Book Review: Churchill’s Secret War
Churchill's Secret War: The British Empire and the Ravaging of India during World
War II
by Madhusree Mukerjee.
Published by Basic Books, a member of
the Perseus Book Groups, New York. 319 pages, 2010.
Reviewed by Commander Youssef Aboul-Enein, MSC, USN
I have the great privilege to teach officers selected for the vital Afghanistan-Pakistan
Fellows Program at the Industrial College of the Armed Forces in Washington D.C.
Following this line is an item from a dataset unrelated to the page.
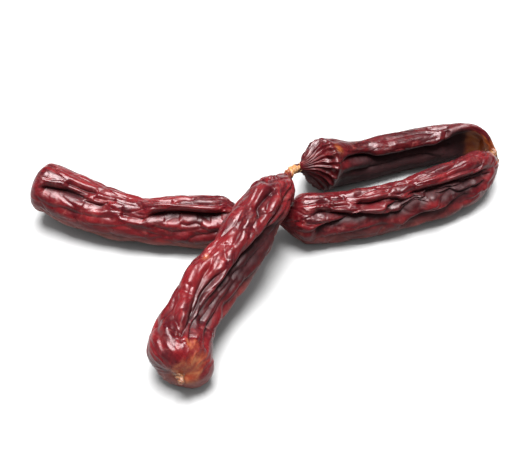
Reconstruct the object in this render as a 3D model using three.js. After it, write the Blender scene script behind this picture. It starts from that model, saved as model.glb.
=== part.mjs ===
// A string of dried, cured sausage: four links in one natural casing, parted by three twists.
// It lies as it was put down. The front link lies across the middle twist, and the two right
// links are folded back on each other, as they dried over a stick.
// Units are millimetres, +Z is up and z = 0 is the surface that the string rests on. X runs
// along the left and right links. The origin is under the middle of the whole string.

import * as THREE from 'three';

const SIDES_AROUND_LINK = 24;
const STEPS_ALONG_LINK = 38;
const SIDES_AROUND_TWIST = 14;
const STEPS_ALONG_TWIST = 14;

const NECK_RADIUS = 2.3; // where a link's casing is gathered shut
const TWIST_RADIUS = 2.1;
const TWIST_LOBES = 3; // folds of casing wound round each other
const TWIST_LOBE_DEPTH = 0.16; // of the twist's radius
const CONTACT_GAP = 0.35; // between pieces that touch

// The middle twist is the origin of the routes below. This moves them to the object's origin.
const ROUTE_SHIFT = new THREE.Vector3(-5.54, 16.12, 0);

// A route's rows are x, y, z of the link's middle line, then half its width and half its height.
// A gather is how a link's end closes: the length over which it closes, then how full it stays
// (1 is a straight cone, 2 is a round end) along the link and across it.
const LINKS = {
  link_front: {
    route: [
      [13.2, 17, 24, 6, 6],
      [5.4, 0, 26.8, 11, 11],
      [-2.6, -14.7, 26.2, 11.6, 11.7],
      [-10.2, -28.7, 23, 12, 11.8],
      [-20, -43, 19.5, 12.5, 11.7],
      [-27.8, -57, 16.5, 12.6, 11.7],
      [-32.6, -70.4, 14, 12.6, 12.3],
      [-33.4, -81, 12.4, 13, 13],
      [-33, -92.6, 12.6, 11.7, 12],
    ],
    gatherStart: [16, 1.5, 1.25],
    gatherEnd: [8, 2.4, 2.2],
  },
  link_left: {
    route: [
      [-110, 17.3, 18, 12.3, 12.5],
      [-97.7, 13.5, 15.5, 12.3, 12.6],
      [-80, 6.4, 12.8, 11.9, 12],
      [-60, 0, 10.9, 11.3, 11.4],
      [-40, -1.3, 11.2, 11.6, 11.8],
      [-22, -1, 11.2, 11.6, 11.8],
      [-5, 0.2, 10, 8, 8],
    ],
    gatherStart: [8, 2.6, 2.2],
    gatherEnd: [14, 1.5, 1.3],
  },
  link_right_near: {
    route: [
      [5.5, 0.7, 10, 8, 8],
      [18.5, 0, 11.5, 12, 12],
      [35.5, 2.2, 11, 11.5, 11.5],
      [54, 6.3, 11, 11.5, 11.5],
      [74, 12.5, 11, 11.5, 11.5],
      [91, 20, 11, 11.3, 11.4],
      [103.5, 27.5, 11, 10.5, 11],
      [111.5, 34.5, 11.5, 8.3, 9.8],
      [116.3, 41.5, 12, 5, 6],
    ],
    gatherStart: [15, 1.3, 1.15],
    gatherEnd: [6, 2, 2],
  },
  link_right_far: {
    route: [
      [20.4, 26.2, 20, 8, 8],
      [30.7, 34, 15.2, 13, 13],
      [45.5, 40.2, 10.8, 11, 11.2],
      [61.3, 46, 10.2, 10.6, 10.8],
      [79, 52, 10, 10.4, 10.6],
      [95.7, 56, 10.4, 9, 10.8],
      [107.5, 56, 11.5, 4.5, 11.5],
      [114, 53, 12, 3.2, 9.5],
      [117.4, 49.2, 12, 3, 6],
    ],
    gatherStart: [13, 1.4, 1.2],
    gatherEnd: [5, 2, 2],
  },
};

// Each twist joins the end of one link to the end of the next.
const TWISTS = {
  twist_front: { from: ['link_front', 0], to: ['link_right_far', 0], reach: 3.5, turns: 1.5 },
  twist_middle: { from: ['link_left', 1], to: ['link_right_near', 0], reach: 2.5, turns: 1.25 },
  twist_right: { from: ['link_right_near', 1], to: ['link_right_far', 1], reach: 2.2, turns: 1 },
};

const TAIL_LENGTH = 4.5; // pinched casing left at the front link's free end
const TAIL_TIP_RADIUS = 1.1;
const FLAP_LENGTH = 8; // loose scrap of casing hanging from the right twist
const FLAP_WIDTH = 3.4;
const FLAP_THICKNESS = 0.7;
const FLAP_TOP = new THREE.Vector3(120.85, 45.4, 14.2);
const FLAP_LEAN = 0.12; // radians away from the string at its foot

const MEAT = { color: 0x6b1d20, roughness: 0.36, metalness: 0 };
const CASING = { color: 0xd08a3a, roughness: 0.42, metalness: 0 };
const DRY_CASING = { color: 0xe0cdb4, roughness: 0.5, metalness: 0 };

const UP = new THREE.Vector3(0, 0, 1);

const group = new THREE.Group();

function addMesh(name, geometry, finish) {
  const mesh = new THREE.Mesh(geometry, new THREE.MeshStandardMaterial(finish));
  mesh.name = name;
  group.add(mesh);
}

// Closes a row of equal rings into one body, with a middle point on each end ring.
function closedLoft(rings) {
  const sides = rings[0].length;
  const points = rings.flat();
  const startMiddle = points.length;
  const endMiddle = startMiddle + 1;
  const last = (rings.length - 1) * sides;
  const middleOf = (ring) =>
    ring.reduce((sum, point) => sum.add(point), new THREE.Vector3()).divideScalar(sides);
  points.push(middleOf(rings[0]), middleOf(rings[rings.length - 1]));
  const faces = [];
  for (let side = 0; side < sides; side += 1) {
    const next = (side + 1) % sides;
    for (let ring = 0; ring < rings.length - 1; ring += 1) {
      const a = ring * sides + side;
      const b = ring * sides + next;
      faces.push(a, b, a + sides, b, b + sides, a + sides);
    }
    faces.push(startMiddle, next, side);
    faces.push(endMiddle, last + side, last + next);
  }
  const geometry = new THREE.BufferGeometry().setFromPoints(points);
  geometry.setIndex(faces);
  geometry.computeVertexNormals();
  return geometry;
}

// A point on a ring: angle 0 is the ring's top, and it turns towards the ring's left side.
function ringPoint(centre, tangent, angle, width, height) {
  const top = UP.clone().addScaledVector(tangent, -UP.dot(tangent)).normalize();
  const side = new THREE.Vector3().crossVectors(tangent, top);
  return centre
    .clone()
    .addScaledVector(top, height * Math.cos(angle))
    .addScaledVector(side, width * Math.sin(angle));
}

function fullness(distance, [length, along, across]) {
  const reach = Math.min(distance / length, 1);
  return (1 - (1 - reach) ** along) ** (1 / across);
}

function routeCurve(link) {
  return new THREE.CatmullRomCurve3(
    link.route.map(([x, y, z]) => new THREE.Vector3(x, y, z).add(ROUTE_SHIFT)),
    false,
    'catmullrom',
    0.5,
  );
}

// One link: round rings along its route, gathered at both ends and flat where it rests.
function linkGeometry(link) {
  const curve = routeCurve(link);
  const size = new THREE.CatmullRomCurve3(
    link.route.map(([, , , width, height]) => new THREE.Vector3(width, height, 0)),
    false,
    'catmullrom',
    0.5,
  );
  const length = curve.getLength();
  const rings = [];
  for (let step = 0; step <= STEPS_ALONG_LINK; step += 1) {
    const even = step / STEPS_ALONG_LINK;
    const eased = 0.5 - 0.5 * Math.cos(Math.PI * even);
    const along = 0.5 * even + 0.5 * eased; // rings are closer together at the ends
    const t = curve.getUtoTmapping(along);
    const centre = curve.getPoint(t);
    const tangent = curve.getTangent(t);
    const full = size.getPoint(t);
    const closing =
      fullness(along * length, link.gatherStart) *
      fullness((1 - along) * length, link.gatherEnd);
    const width = Math.max(NECK_RADIUS, full.x * closing);
    const height = Math.max(NECK_RADIUS, full.y * closing);
    const ring = [];
    for (let side = 0; side < SIDES_AROUND_LINK; side += 1) {
      const angle = (side / SIDES_AROUND_LINK) * Math.PI * 2;
      const point = ringPoint(centre, tangent, angle, width, height);
      point.z = Math.max(point.z, 0);
      ring.push(point);
    }
    rings.push(ring);
  }
  return closedLoft(rings);
}

// A link's end, and the way that it faces.
function linkEnd([name, end]) {
  const curve = routeCurve(LINKS[name]);
  const facing = curve.getTangent(end).multiplyScalar(end === 0 ? -1 : 1);
  return { point: curve.getPoint(end), facing };
}

// Casing wound into a short rope. radiusAt gives its radius from 0 at its start to 1 at its end.
function twistedRope(curve, turns, radiusAt) {
  const rings = [];
  for (let step = 0; step <= STEPS_ALONG_TWIST; step += 1) {
    const along = step / STEPS_ALONG_TWIST;
    const centre = curve.getPointAt(along);
    const tangent = curve.getTangentAt(along);
    const ring = [];
    for (let side = 0; side < SIDES_AROUND_TWIST; side += 1) {
      const angle = (side / SIDES_AROUND_TWIST) * Math.PI * 2;
      const lobe = Math.cos(TWIST_LOBES * angle + turns * Math.PI * 2 * along);
      const radius = radiusAt(along) * (1 + TWIST_LOBE_DEPTH * lobe);
      ring.push(ringPoint(centre, tangent, angle, radius, radius));
    }
    rings.push(ring);
  }
  return closedLoft(rings);
}

function twistGeometry({ from, to, reach, turns }) {
  const start = linkEnd(from);
  const end = linkEnd(to);
  const offEnd = (linkEndPoint, distance) =>
    linkEndPoint.point.clone().addScaledVector(linkEndPoint.facing, distance);
  const curve = new THREE.CatmullRomCurve3(
    [
      offEnd(start, CONTACT_GAP),
      offEnd(start, reach),
      offEnd(end, reach),
      offEnd(end, CONTACT_GAP),
    ],
    false,
    'catmullrom',
    0.5,
  );
  const waist = (along) => TWIST_RADIUS * (0.86 + 0.14 * Math.cos(Math.PI * 2 * along));
  return twistedRope(curve, turns, waist);
}

function tailGeometry() {
  const end = linkEnd(['link_front', 1]);
  const root = end.point.clone().addScaledVector(end.facing, CONTACT_GAP);
  const tip = end.point.clone().addScaledVector(end.facing, TAIL_LENGTH);
  const taper = (along) => TWIST_RADIUS + (TAIL_TIP_RADIUS - TWIST_RADIUS) * along;
  return twistedRope(new THREE.LineCurve3(root, tip), 0.75, taper);
}

function flapGeometry() {
  const outline = new THREE.Shape();
  outline.moveTo(-0.3 * FLAP_WIDTH, 0);
  outline.lineTo(0.3 * FLAP_WIDTH, 0);
  outline.quadraticCurveTo(
    0.7 * FLAP_WIDTH,
    -0.5 * FLAP_LENGTH,
    0.2 * FLAP_WIDTH,
    -FLAP_LENGTH,
  );
  outline.quadraticCurveTo(
    -0.75 * FLAP_WIDTH,
    -0.6 * FLAP_LENGTH,
    -0.3 * FLAP_WIDTH,
    0,
  );
  const geometry = new THREE.ExtrudeGeometry(outline, {
    depth: FLAP_THICKNESS,
    bevelEnabled: false,
    curveSegments: 6,
  });
  geometry.rotateX(Math.PI / 2);
  geometry.rotateZ(Math.PI / 2);
  geometry.rotateY(-FLAP_LEAN);
  const top = FLAP_TOP.clone().add(ROUTE_SHIFT);
  geometry.translate(top.x, top.y, top.z);
  return geometry;
}

for (const [name, link] of Object.entries(LINKS)) {
  addMesh(name, linkGeometry(link), MEAT);
}
for (const [name, twist] of Object.entries(TWISTS)) {
  addMesh(name, twistGeometry(twist), CASING);
}
addMesh('casing_tail', tailGeometry(), CASING);
addMesh('casing_flap', flapGeometry(), DRY_CASING);

export default group;
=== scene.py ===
"""A string of dried, cured sausage on a white table: four wrinkled links in one natural casing."""

import math

import bpy
import numpy as np
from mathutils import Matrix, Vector


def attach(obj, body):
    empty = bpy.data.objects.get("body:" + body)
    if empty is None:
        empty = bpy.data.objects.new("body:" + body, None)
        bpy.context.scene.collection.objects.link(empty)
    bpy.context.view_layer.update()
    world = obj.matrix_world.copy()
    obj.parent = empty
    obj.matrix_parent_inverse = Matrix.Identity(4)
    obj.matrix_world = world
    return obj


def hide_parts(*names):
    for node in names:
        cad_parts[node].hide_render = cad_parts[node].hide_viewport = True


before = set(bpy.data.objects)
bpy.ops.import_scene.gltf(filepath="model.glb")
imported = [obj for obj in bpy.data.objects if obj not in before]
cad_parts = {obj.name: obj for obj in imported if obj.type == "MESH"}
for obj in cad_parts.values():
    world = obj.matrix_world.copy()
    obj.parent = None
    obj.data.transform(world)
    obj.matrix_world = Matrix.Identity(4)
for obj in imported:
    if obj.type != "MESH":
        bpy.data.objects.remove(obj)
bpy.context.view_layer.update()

# ---------------------------------------------------------------------------------------------
# Routes, in millimetres. They repeat the CAD model's routes, so that each piece lies where its
# solid lies. Rows: x, y, z of the middle line, then half width and half height.
# ---------------------------------------------------------------------------------------------

MM = 0.001
ROUTE_SHIFT = np.array([-5.54, 16.12, 0.0])
NECK_RADIUS = 2.3  # the least that a link closes to at its ends
FOLD_RADIUS = 11.5  # turns an angle round a link into millimetres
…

These men and women spend a year totally immersed in the politics, culture, religions,
and policies of Southwest Asia. One of my main challenges is to cultivate
empathy and get students to walk in the shoes and emotions of the region.
Madhursee Mukerjee, a scholar, Guggenheim Fellow, who resides in Germany, had written
an uncomfortable book critical of allied policy towards India that led to the death
of millions. She opens by introducing a 1943 famine in Bengal that killed
1.5 million people, and which was a result of the British decision to use the resources
of India to fight Germany and Japan. The economic stressors placed on India
during World War II, led to deprivation and anarchy which tore the fabric of society
leading to independence in 1947. This is the hidden side of World War II,
and decisions that did not make Winston Churchill’s memoirs.
The book discusses England’s divide and conquer strategy to govern the subcontinent,
which only perpetuated the partition of India. In 1943, nationalist Subhas
Chandra Bose headed a liberation army known as the Indian National Army comprised
of Indian laborers and 60,000 captured Indian Prisoners of War (POWs) captured by
the Japanese. World War II brought calls among India’s intellectual elites
and political activists on whether India should be granted dominion status like
South Africa or Canada or should India be placed on a trajectory towards independence.
All these policy questions would be deferred or ignored by British policymakers.
Mahatma Gandhi was appalled by Nazi bloodshed. Chapters discuss how Hitler’s
racism could not allow the Nazi’s to fully exploit liberation movements, such as
the treatment of Ukrainians, Slavs, and Russia’s ethnic minorities who despised
Stalin. Bose, the Indian nationalist, asked Hitler, in a face to face meeting,
to repudiate passages in his book “Mein Kampf,” that were contemptuous of Indians.
The Fuhrer predictably ignored him. Japanese leaflets were showered over the
Indian metropolis of Calcutta urging Indians to revolt against British colonization.
In 1944, mass prostitution among village women in Bengal was a result of desperate
food shortages. A 1944 survey found 90 percent of 30,000 women laborers digging
ditches and building runways had venereal disease, trading sex for rice to feed
their families. Ms. Mukerjee has written a fresh study of the underside of
World War II, and allows readers to empathize with India’s, Pakistan’s, and Bangladesh’s
sensitivity to its national independence.
Commander Youssef Aboul-Enein is the author of “Militant
Islamist Ideology: Understanding the Global Threat,” published in 2010 by Naval
Institute Press. He is Adjunct Islamic Studies Chair at the Industrial College
of the Armed Forces in Washington D.C. and an expert on Violent Islamist Ideology
at the Joint Intelligence Task Force for Combating Terrorism.